-------- RECORDS SUPPLIED

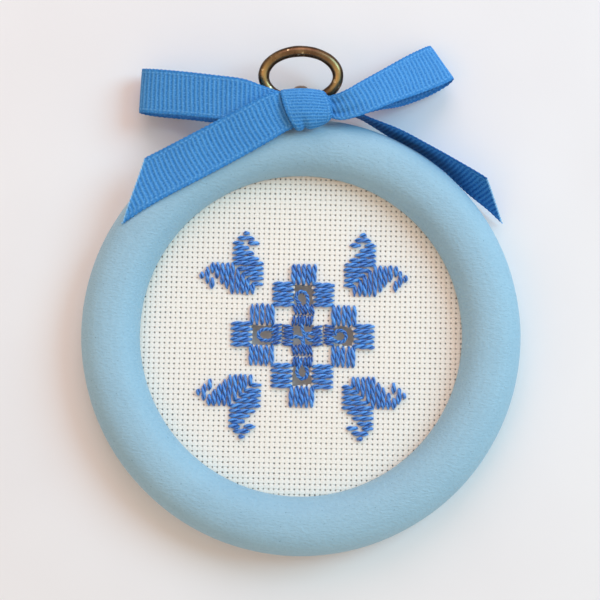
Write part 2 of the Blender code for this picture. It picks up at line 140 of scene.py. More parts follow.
# Each station is the ribbon's upper and lower edge, in order along the ribbon.
LEFT_LOOP = [
    ((-0.6, 53.4, 12.8), (-0.4, 50.4, 12.6)), ((-4.7, 54.7, 13.0), (-3.4, 49.6, 12.6)),
    ((-8.8, 56.0, 13.5), (-8.1, 48.3, 13.1)),
    ((-13.1, 57.5, 13.7), (-13.1, 47.9, 13.3)), ((-19.5, 58.6, 12.8), (-19.5, 48.5, 12.4)),
    ((-26.5, 59.8, 11.2), (-26.4, 49.6, 10.8)), ((-32.4, 60.8, 9.3), (-32.7, 50.4, 9.0)),
    ((-35.6, 61.4, 7.6), (-36.2, 51.1, 7.3)), ((-36.7, 61.9, 5.4), (-37.3, 51.6, 5.2)),
    ((-36.1, 62.1, 3.4), (-36.7, 51.7, 3.2)), ((-32.9, 61.7, 2.4), (-33.3, 51.3, 2.2)),
    ((-25.9, 60.6, 2.8), (-26.0, 50.5, 2.6)), ((-19.5, 59.0, 5.0), (-19.2, 49.3, 4.8)),
    ((-14.0, 57.0, 8.9), (-13.0, 48.8, 8.9)), ((-8.8, 55.6, 10.6), (-8.0, 49.4, 10.6)),
    ((-4.7, 54.6, 11.2), (-3.4, 50.0, 11.2)), ((-0.6, 53.4, 11.9), (-0.4, 50.4, 11.9)),
]
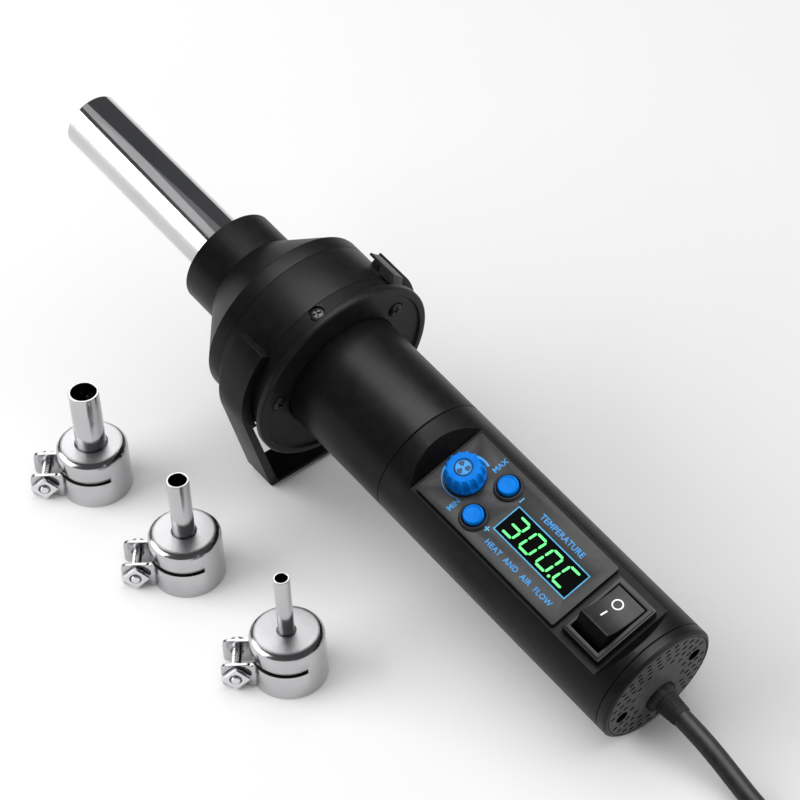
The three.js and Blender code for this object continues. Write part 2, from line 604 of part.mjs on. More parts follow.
function makeFan() {
  const inner = HEAD_R - HEAD_WALL - 0.6;
  node(handle, 'fan_housing', turnedX([
    [FAN_START, inner], [FAN_END, inner], [FAN_END, inner - 1.4], [FAN_START, inner - 1.4],
  ]).subtract(intakeWindow()), BLACK);
  node(handle, 'motor_mount', cut(
    rodX(141, 142.2, inner - 1.8, 0, 0, 36), rodX(140, 144, 8, 0, 0, 24),
    ...[45, 135, 225, 315].map((angle) => rodX(140, 144, 5, ...polar(16.5, angle), 16)),
  ), DARK_STEEL);
  node(handle, 'fan_motor', cut(
    join(rodX(142.5, 150, 12, 0, 0, 24), rodX(137.5, 144, 7.6, 0, 0, 20)),
    rodX(144, 151, 1.4, 0, 0, 10)), STEEL);
  const blades = Array.from({ length: 9 }, (_, i) => turnAboutX(
    box(151, 157, -0.5, 0.5, 6, 20), (i * 2 * Math.PI) / 9));
  node(handle, 'fan_impeller', join(rodX(150.6, 157.2, 7, 0, 0, 20), rodX(145, 151, 1.1, 0, 0, 10),
    rodX(150.6, 151.4, 20, 0, 0, 36), ...blades), RUBBER);
}

// Opening through the back of the fan's housing behind the intake slots.
function intakeWindow() {
  return join(...[145, 215].map((middle) => intakeSlot(137.6, 156.8, middle)));
}

// ---------------------------------------------------------------- inside the handle

function makeElectronics() {
  node(handle, 'control_board', box(27, 86, -12.5, 12.5, 8, 9.6), BOARD);
  node(handle, 'power_board', box(24, 118, -14, 14, -8.4, -6.8), BOARD);
  node(handle, 'smoothing_capacitor', rodX(90, 112, 6, 5, 0, 20), GLOSS_BLACK);
  const fins = [-12, -9.5, -7, -4.5].map((y) => box(96, 116, y, y + 1, -5, 6));
  node(handle, 'triac_heatsink', join(box(96, 116, -12, -3.5, -6.4, -4.9), ...fins), ALUMINIUM);
  node(handle, 'cord_clamp', cut(box(17.5, 22.5, -7, 7, -10.5, -2.4),
    rodX(16, 24, CORD_D / 2 + GAP, 0, GLAND_Z, 16)), BLACK);
}

// ---------------------------------------------------------------- nozzles

function cupSolid(bore) {
  const { r, wall, height, slotLow, slotHigh, round } = CUP;
  const arc = Array.from({ length: 4 }, (_, i) => {
    const angle = (i * Math.PI) / 6;
    return [height - round + round * Math.sin(angle), r - round + round * Math.cos(angle)];
  });
  const shell = turnedZ([
    [0, r], ...arc, [height, bore + GAP], [height - wall, bore + GAP],
    [height - wall, r - wall], [0, r - wall],
  ], 32);
  const inside = EAR.y - EAR.thick / 2;
  const ears = [inside, -EAR.y - EAR.thick / 2].map((y) => cut(
    box(EAR.root, EAR.tip, y, y + EAR.thick, 0.5, slotLow - 0.4),
    rodY(-20, 20, 1.9, CLAMP.x, CLAMP.z, 12)));
  const split = box(0, 20, -inside, inside, -1, slotHigh);
  const half = 123;
  const sector = new THREE.Shape();
  sector.moveTo(0, 0);
  sector.absarc(0, 0, r + 8, THREE.MathUtils.degToRad(-half), THREE.MathUtils.degToRad(half));
  sector.closePath();
  const slot = cut(extrudedZ(sector, slotLow, slotHigh), rodZ(-1, 30, r - wall - 0.6, 0, 0, 24));
  return join(cut(shell, slot, split), ...ears);
}

function makeNozzle({ name, bore, r, height, x, y }) {
  const group = new THREE.Group();
  group.position.set(x, y, 0);
  group.rotation.z = NOZZLE_TURN;
  assembly.add(group);
  node(group, `${name}_nozzle_cup`, cupSolid(r), STEEL);
  const seat = CUP.height - CUP.wall;
  node(group, `${name}_nozzle_pipe`, turnedZ([
    [seat - 0.4, r], [height, r], [height, bore], [seat - 2.4, bore], [seat - 2.4, r + 1.4],
    [seat - GAP - 0.1, r + 1.4], [seat - GAP - 0.1, r],
  ], 24), STEEL);
  node(group, `${name}_clamp_screw`, cut(
    join(rodY(-7.4, 8.8, 1.5, CLAMP.x, CLAMP.z, 12), rodY(-7.4, -5.5, 2.7, CLAMP.x, CLAMP.z, 16)),
    box(CLAMP.x - 4, CLAMP.x + 4, -8, -6.8, CLAMP.z - 0.4, CLAMP.z + 0.4)), STEEL);
  node(group, `${name}_clamp_nut`, cut(
    box(-2.9, 2.9, 5.4, 7.6, -2.9, 2.9).rotate([0, 45, 0]).translate([CLAMP.x, 0, CLAMP.z]),
    rodY(0, 12, 1.8, CLAMP.x, CLAMP.z, 12)), STEEL);
}

// ---------------------------------------------------------------- build

makeAirPipe();
makeFrontCone();
makeFlange();
makeFlangeScrews();
makeStandRing();
makeClip();
makeBarrels();
makePads();
makePanel();
makeKnob();
makeButtons();
makeSwitch();
makeEndCap();
makeGland();
makeCord();
makePlug();
makeHeater();
makeFan();
makeElectronics();
NOZZLES.forEach(makeNozzle);

export default assembly;
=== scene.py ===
"""The looks of a hand-held hot air gun and its three clamp-on nozzles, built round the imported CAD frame.

Shapes are made in millimetres in one of three frames and then placed in the row frame, in metres:
  handle frame  x runs from the end cap's face to the tip of the air pipe, z is square to the panel
  gun frame     the handle frame rolled about x until z points up from the stand's foot
  nozzle frame  z is the nozzle's axis, x points along its clamp ears
"""
import json
import math

import bmesh
import bpy
from mathutils import Matrix, Vector


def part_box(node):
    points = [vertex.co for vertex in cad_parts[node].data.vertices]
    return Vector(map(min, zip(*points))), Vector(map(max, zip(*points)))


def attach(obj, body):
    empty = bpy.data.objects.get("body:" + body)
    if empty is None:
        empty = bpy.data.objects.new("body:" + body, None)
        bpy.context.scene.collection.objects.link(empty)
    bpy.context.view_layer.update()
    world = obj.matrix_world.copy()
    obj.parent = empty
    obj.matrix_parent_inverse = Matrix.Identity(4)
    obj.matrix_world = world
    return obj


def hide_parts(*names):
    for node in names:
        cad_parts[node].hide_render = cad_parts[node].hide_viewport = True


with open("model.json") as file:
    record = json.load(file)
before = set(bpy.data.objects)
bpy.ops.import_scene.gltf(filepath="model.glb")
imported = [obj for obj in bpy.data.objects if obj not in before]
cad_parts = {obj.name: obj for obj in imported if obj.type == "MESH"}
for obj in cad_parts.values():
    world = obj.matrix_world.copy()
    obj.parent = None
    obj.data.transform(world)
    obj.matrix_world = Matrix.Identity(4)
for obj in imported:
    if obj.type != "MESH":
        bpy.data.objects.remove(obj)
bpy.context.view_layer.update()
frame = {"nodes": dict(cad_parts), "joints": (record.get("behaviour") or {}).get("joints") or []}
joints = {j["name"]: j for j in frame["joints"]}
scene = bpy.context.scene
MM = 0.001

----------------

> DIRECTIVE: Reproduce the lines exactly, from the line that contains "The three.js and" through the line that contains "inside the handle", and nothing more.

> CORRECT ANSWER:
The three.js and Blender code for this object continues. Write part 2, from line 604 of part.mjs on. More parts follow.
function makeFan() {
  const inner = HEAD_R - HEAD_WALL - 0.6;
  node(handle, 'fan_housing', turnedX([
    [FAN_START, inner], [FAN_END, inner], [FAN_END, inner - 1.4], [FAN_START, inner - 1.4],
  ]).subtract(intakeWindow()), BLACK);
  node(handle, 'motor_mount', cut(
    rodX(141, 142.2, inner - 1.8, 0, 0, 36), rodX(140, 144, 8, 0, 0, 24),
    ...[45, 135, 225, 315].map((angle) => rodX(140, 144, 5, ...polar(16.5, angle), 16)),
  ), DARK_STEEL);
  node(handle, 'fan_motor', cut(
    join(rodX(142.5, 150, 12, 0, 0, 24), rodX(137.5, 144, 7.6, 0, 0, 20)),
    rodX(144, 151, 1.4, 0, 0, 10)), STEEL);
  const blades = Array.from({ length: 9 }, (_, i) => turnAboutX(
    box(151, 157, -0.5, 0.5, 6, 20), (i * 2 * Math.PI) / 9));
  node(handle, 'fan_impeller', join(rodX(150.6, 157.2, 7, 0, 0, 20), rodX(145, 151, 1.1, 0, 0, 10),
    rodX(150.6, 151.4, 20, 0, 0, 36), ...blades), RUBBER);
}

// Opening through the back of the fan's housing behind the intake slots.
function intakeWindow() {
  return join(...[145, 215].map((middle) => intakeSlot(137.6, 156.8, middle)));
}

// ---------------------------------------------------------------- inside the handle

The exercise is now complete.